WORK TO DO - Reproduce only the top of the records, down to and including the line containing "length of elastic".

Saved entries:
■ ■ ■ ■
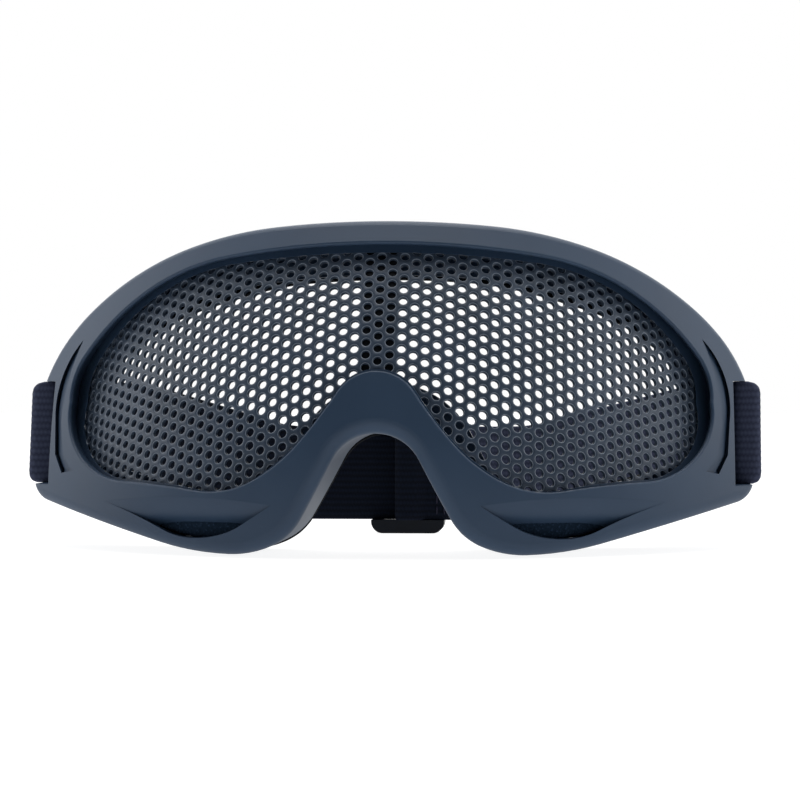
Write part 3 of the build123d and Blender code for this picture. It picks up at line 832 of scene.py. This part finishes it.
@dataclass
class Headband:
    """One length of elastic webbing, from the left bar round the head to the slider's middle bar."""

    elastic: WovenElastic = WovenElastic()
    thread: SewingThread = SewingThread()
    width: float = 25.0
    swell: float = 1.02
    thickness: float = 1.5
    rib: float = 1.56
    rib_height: float = 0.03
    section_points: int = 65
    layer: float = 1.8
    straight_half: float = 28.0
    rise_half_left: float = 76.0
    rise_half_right: float = 84.0
    rise_blend: float = 5.0
    curl: float = 2.6
    curl_foot_share: float = 0.65
    curl_width: float = 3.0
    bulge_left: float = 1.1
    bulge_right: float = 0.3
    bulge_rear: float = 66.0
    bulge_fade: float = 16.0
    bulge_lean: float = 0.6
    stitch_rows: tuple = (74.5, 76.5, 81.0)
    end_rows: tuple = (8.0, 10.0)
    stitch_count: int = 8
    stitch_spacing: float = 2.9
    stitch_size: tuple = (0.22, 0.3, 1.15)
    stitch_segments: int = 8
    stitch_rings: int = 6
    rear_depth: float = 119.0
    side_x: float = 90.95
    arc_middle: float = 56.05
    slot_x: float = 85.65
    loop_front: float = 58.15
    loop_rear: float = 63.85
    side_foot: float = 15.8
    rear_foot: float = 3.9
    tab_depth: float = 84.0
    corner: float = 1.5
    corner_steps: int = 6
    corner_share: float = 0.49
    corner_flat_degrees: float = 85.0
    step: float = 2.5
    edge_round: float = 0.8
    bar_half: float = 1.7
    bar_depth: float = 2.0
    bar_gap: float = 0.3
    end_start: float = 6.0
    end_slope: float = 3.0
    end_reach: float = 12.0
    end_overrun: float = 1.0
    end_stop: float = 12.5

    def foot(self, x: float) -> float:
        """Height of the webbing's lower edge at a distance from the nose."""
        rise_half = self.rise_half_left if x < 0 else self.rise_half_right
        blend = self.rise_blend
        rise = self.side_foot - self.rear_foot
        slope = rise / (rise_half - self.straight_half - 2 * blend)
        past = abs(x) - self.straight_half
        left = rise_half - abs(x)
        if past <= 0:
            return self.rear_foot
        if left <= 0:
            return self.side_foot
        if past < 2 * blend:
            return self.rear_foot + slope * past**2 / (4 * blend)
        if left < 2 * blend:
            return self.side_foot - slope * left**2 / (4 * blend)
        return self.rear_foot + slope * (past - blend)

    def slack(self, x: float, depth: float, across: float) -> float:
        """How far the webbing stands out at a bar, where its edges curl in and its foot bulges.

        Args:
            x: Distance from the nose.
            depth: Depth.
            across: Place across the width, upwards from the middle.

        Returns:
            The distance outwards.
        """
        beyond = smooth_step((abs(x) - self.slot_x) / (self.side_x - self.slot_x))
        near = beyond * (1 - smooth_step((depth - self.bulge_rear) / self.bulge_fade))
        edge = max(0.0, (abs(across) - self.width / 2) / self.curl_width + 1)
        curl = self.curl * self.curl_foot_share if across < 0 else self.curl
        rolled = curl * (1 - math.sqrt(max(0.0, 1 - edge**2)))
        bulge = self.bulge_left if x < 0 else self.bulge_right
        return near * (bulge * (self.bulge_lean - across / self.width) - rolled)

    def side_arc(self, inner: float, start: float, sign: int) -> list[tuple[float, float]]:
        """Plan of a side run from the straight stretch to the bar.

        Args:
            inner: How far the layer lies inside the outer one.
            start: Depth where it meets the bar's loop.
            sign: 1 on the right and -1 on the left.

        Returns:
            X and depth of points from the rear to the bar.
        """
        radius = self.side_x - self.straight_half - inner
        last = math.asin((start - self.arc_middle) / radius)
        count = round(radius * (math.pi / 2 - last) / self.step)
        points = []
        for index in range(count + 1):
            turn = math.pi / 2 + (last - math.pi / 2) * index / count
            x = self.straight_half + radius * math.cos(turn)
            points.append((sign * x, self.arc_middle + radius * math.sin(turn)))
        return points

    def rounded(self, corners: list[tuple[float, float]]) -> list[tuple[float, float]]:
        """Points along a polyline, as X and depth, whose corners are rounded."""
        points = [corners[0]]
        for before, here, after in zip(corners, corners[1:], corners[2:]):
            a, b, c = (Vector(p) for p in (before, here, after))
            into, out = (a - b).normalized(), (c - b).normalized()
            half = into.angle(out) / 2
            if half > math.radians(self.corner_flat_degrees):
                points.append(here)
                continue
            room = min((a - b).length, (c - b).length) * self.corner_share
            reach = min(self.corner / math.tan(half), room)
            start, end = b + into * reach, b + out * reach
            for index in range(self.corner_steps + 1):
                share = index / self.corner_steps
                points.append(tuple(start.lerp(b, share).lerp(b.lerp(end, share), share)))
        points.append(corners[-1])
        return points

    def hoop_path(self) -> list[tuple[float, float]]:
        """Plan of the headband from the left tab to the rear of the inner right run."""
        run_start = self.loop_rear + self.layer
        return_start = self.loop_rear + 3 * self.layer
        left_inner = self.side_arc(self.layer, return_start, -1)
        tab = [p for p in left_inner if p[1] <= self.tab_depth + self.step / 2]
        left_outer = self.side_arc(0, run_start, -1)
        right_outer = self.side_arc(0, run_start, 1)
        right_inner = self.side_arc(self.layer, return_start, 1)
        left_loop = self.rounded(
            [
                tab[-1],
                (-self.slot_x, self.loop_rear),
                (-self.slot_x, self.loop_front),
                (-self.side_x, self.loop_front),
                (-self.side_x, self.loop_rear - self.layer),
                left_outer[-1],
            ]
        )
        places = np.arange(-self.straight_half, self.straight_half + 1, self.step)
        straight = [(x, self.rear_depth) for x in places]
        right_loop = self.rounded(
            [
                right_outer[-1],
                (self.side_x, self.loop_rear - self.layer),
                (self.side_x, self.loop_front),
                (self.slot_x, self.loop_front),
                (self.slot_x, self.loop_rear),
                right_inner[-1],
            ]
        )
        path = tab[:-1] + left_loop + left_outer[-2:0:-1] + straight + right_outer[1:-1] + right_loop
        return path + right_inner[-2::-1]

    def end_path(self) -> list[tuple[float, float]]:
        """Plan of the inner layer's end, which turns round the slider's middle bar."""
        rear = self.rear_depth - self.layer
        past_bar = self.bar_half + self.bar_gap
        side = -past_bar - self.thickness / 2
        front = rear - self.bar_depth - 2 * self.bar_gap - self.thickness
        start = [(x, rear) for x in np.arange(self.straight_half, self.end_start, -self.step)]
        turn = self.rounded(
            [
                (self.end_start, rear),
                (side, rear),
                (side, front),
                (past_bar, front),
                (past_bar + self.end_slope, rear - self.layer),
                (self.end_reach, rear - self.layer),
            ]
        )
        return start + turn

    def section(self) -> list[tuple[float, float]]:
        """Ribbed cross-section: places across the width and off the middle of the thickness."""
        points = []
        for face in (1, -1):
            for index in range(self.section_points):
                share = index / (self.section_points - 1)
                across = face * (share - 0.5) * self.width
                edge = min(1.0, (self.width / 2 - abs(across)) / self.thickness)
                rounding = math.sqrt(1 - (1 - edge) ** 2 * self.edge_round)
                body = (self.thickness / 2 - self.rib_height) * rounding
                rib = self.rib_height * math.cos(2 * math.pi * across / self.rib) * edge
                points.append((across, face * (body + rib)))
        return points

    def follow(self, ring: list[BMVert], fresh: list[BMVert]) -> list[BMVert]:
        """Vertices of a new ring in the order of the ring that it grew from."""
        old = set(ring)
        grown = {}
        for vert in fresh:
            source = next(e.other_vert(vert) for e in vert.link_edges if e.other_vert(vert) in old)
            grown[source] = vert
        return [grown[vert] for vert in ring]

    def ribbon(self, path: list[tuple[float, float]]) -> BMesh:
        """Webbing that stands on its edge along a path in plan.

        Args:
            path: X and depth of the middle of its thickness.

        Returns:
            The closed ribbon, with how far along and across it each vertex lies.
        """
        bm = bmesh.new()
        along_layer = bm.verts.layers.float.new("along")
        across_layer = bm.verts.layers.float.new("across")
        inward_layer = bm.verts.layers.float.new("inward")
        section = self.section()
        ring = [bm.verts.new((0, 0, 0)) for _ in section]
        for a, b in zip(ring, ring[1:] + ring[:1]):
            bm.edges.new((a, b))
        edges = list(bm.edges)
        points = [Vector(p) for p in path]
        along = 0.0
        for index, point in enumerate(points):
            before = points[max(index - 1, 0)]
            after = points[min(index + 1, len(points) - 1)]
            ahead = (after - before).normalized()
            side = Vector((ahead.y, -ahead.x))
            if index:
                along += (point - points[index - 1]).length
                grown = bmesh.ops.extrude_edge_only(bm, edges=edges)["geom"]
                edges = edges_among(grown, verts_of(grown))
                ring = self.follow(ring, verts_of(grown))
            foot = self.foot(point.x)
            for vert, (across, off) in zip(ring, section):
                x, depth = point.x + side.x * off, point.y + side.y * off
                x += math.copysign(1.0, x) * self.slack(x, depth, across)
                vert.co = place(x, depth, foot + self.width / 2 + across * self.swell)
                vert[along_layer] = along * MM
                vert[across_layer] = across * MM
                vert[inward_layer] = 1.0 if off > 0 else 0.0
            if index in (0, len(points) - 1):
                bmesh.ops.contextual_create(bm, geom=list(edges))
        bmesh.ops.recalc_face_normals(bm, faces=bm.faces)
        return bm

    def stitch(self, bm: BMesh, x: float, depth: float, foot: float) -> None:
        """Sew one row of stitches across the webbing.

        Args:
            bm: The webbing.
            x: Distance of the row from the nose.
            depth: Depth of the row.
            foot: Height of the webbing's lower edge there.
        """
        old = set(bm.faces)
        for index in range(self.stitch_count):
            across = (index - (self.stitch_count - 1) / 2) * self.stitch_spacing
            counts = {"u_segments": self.stitch_segments, "v_segments": self.stitch_rings}
            verts = bmesh.ops.create_uvsphere(bm, **counts, radius=1.0)["verts"]
            for vert in verts:
                vert.co = Vector(vert.co[i] * self.stitch_size[i] * MM for i in range(3))
            bmesh.ops.translate(bm, verts=verts, vec=place(x, depth, foot + self.width / 2 + across))
        for face in set(bm.faces) - old:
            face.material_index = 1

    def sew_tab(self, bm: BMesh) -> None:
        """Sew the left tab down, with rows that show on both faces of the two layers."""
        for depth in self.stitch_rows:
            for inner in (-self.thickness / 2, self.layer + self.thickness / 2):
                radius = self.side_x - self.straight_half - inner
                x = -self.straight_half - math.sqrt(radius**2 - (depth - self.arc_middle) ** 2)
                self.stitch(bm, x, depth, self.foot(x))

    def build(self) -> None:
        """Make the headband and its looped end."""
        materials = [self.elastic.material(), self.thread.material()]
        band = self.ribbon(self.hoop_path())
        self.sew_tab(band)
        hoop = new_piece("headband", band, materials)
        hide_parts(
            "left_strap_loop",
            "right_strap_loop",
            "left_strap_run",
            "right_strap_run",
            "strap_return_run",
            "rear_strap",
        )
        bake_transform(hoop)
        end_band = self.ribbon(self.end_path())
        for x in self.end_rows:
            for inner in (self.layer - self.thickness / 2, 2 * self.layer + self.thickness / 2):
                self.stitch(end_band, x, self.rear_depth - inner, self.rear_foot)
        looped = new_piece("headband_end", end_band, materials)
        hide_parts("strap_return_end", "slider_end_loop")
        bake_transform(looped)
        LOG.info("headband: %d and %d faces", len(hoop.data.polygons), len(looped.data.polygons))


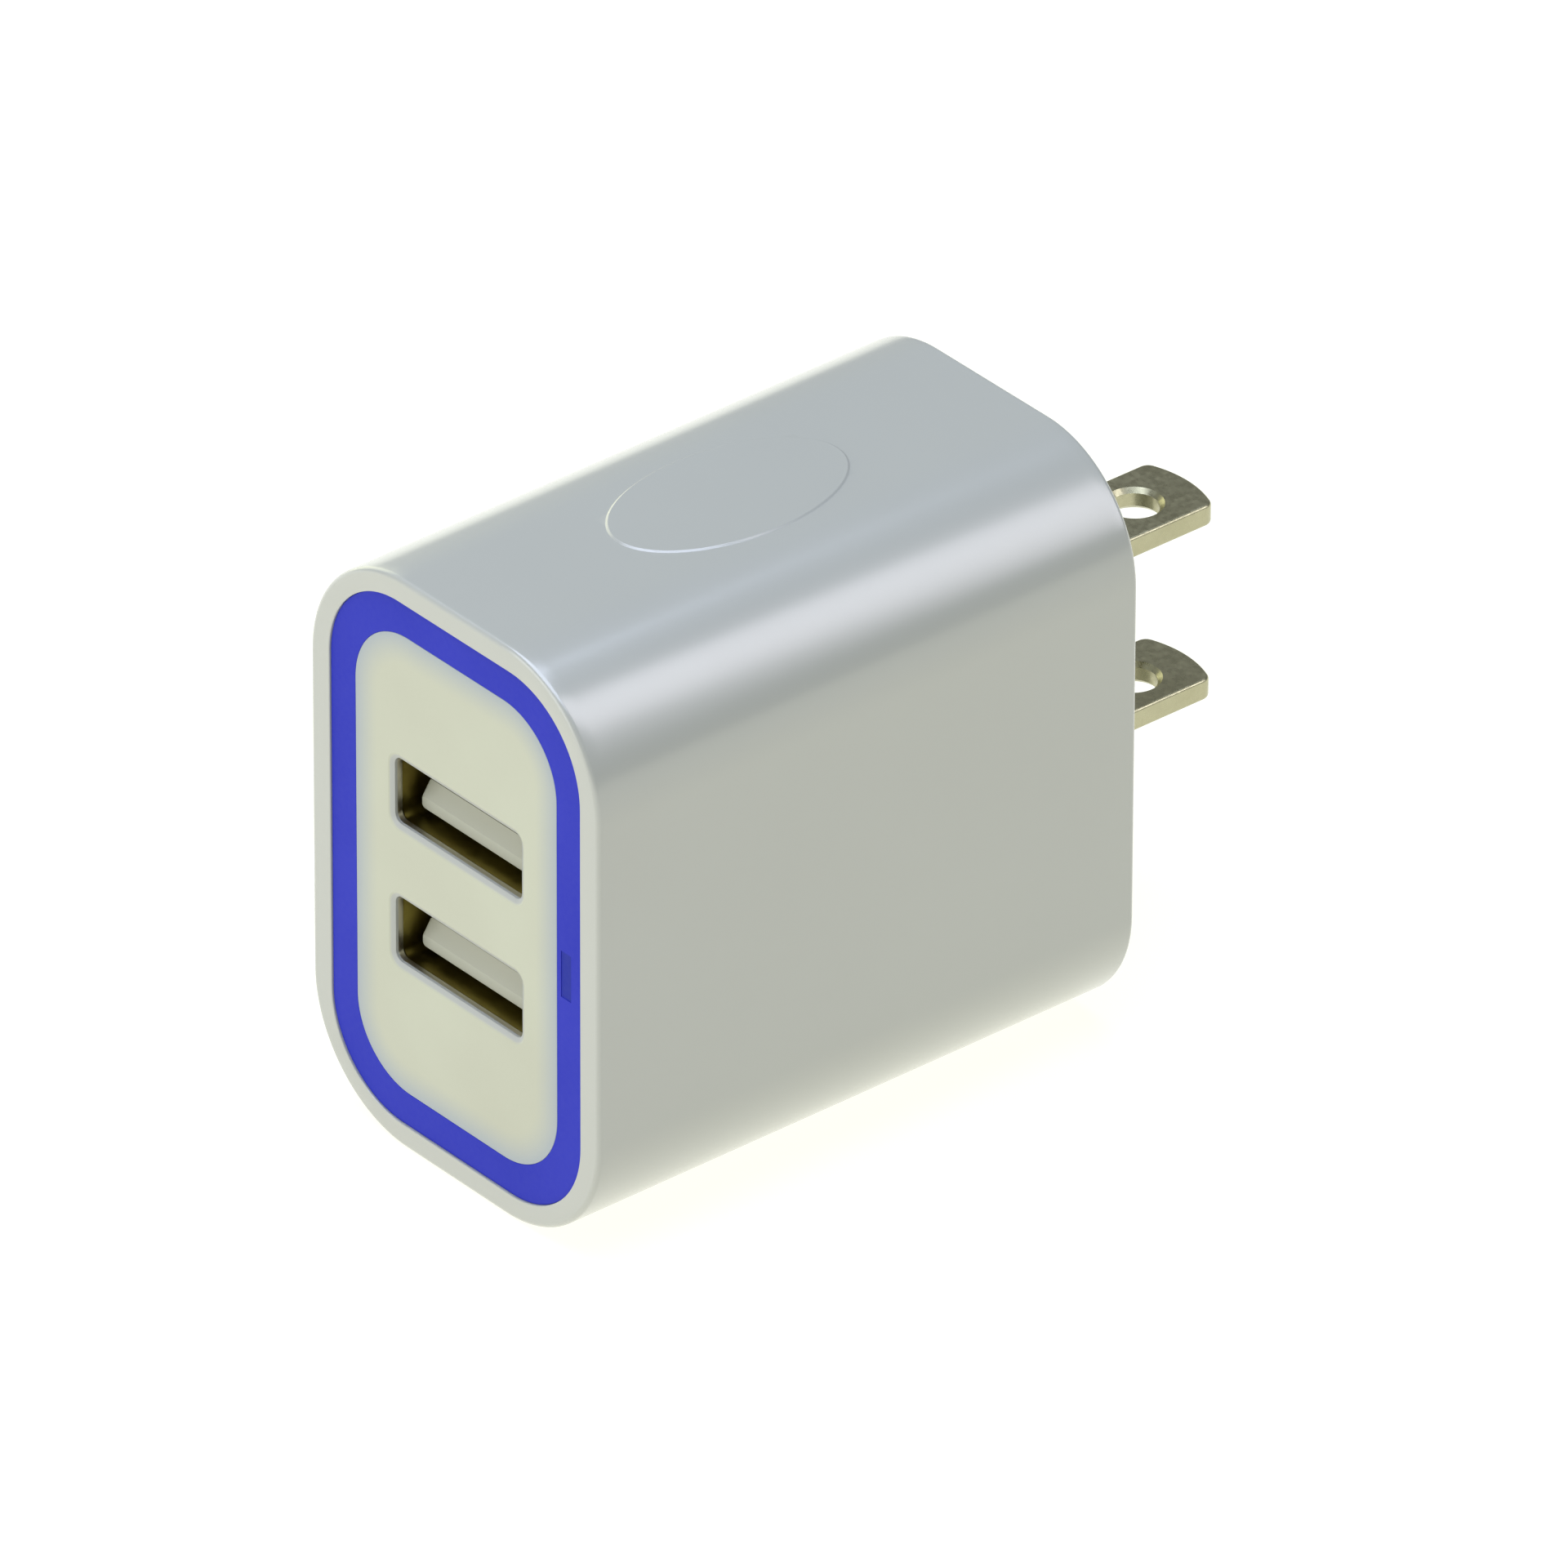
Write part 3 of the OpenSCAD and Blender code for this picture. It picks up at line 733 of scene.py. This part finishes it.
■ ■ ■ ■
COMPLETE OUTPUT -
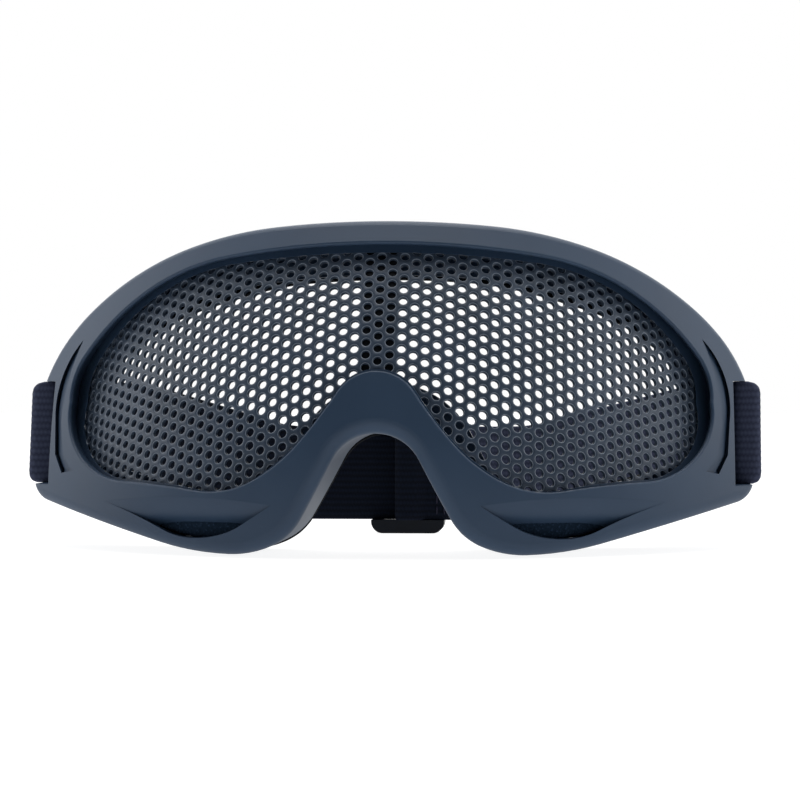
Write part 3 of the build123d and Blender code for this picture. It picks up at line 832 of scene.py. This part finishes it.
@dataclass
class Headband:
    """One length of elastic webbing, from the left bar round the head to the slider's middle bar."""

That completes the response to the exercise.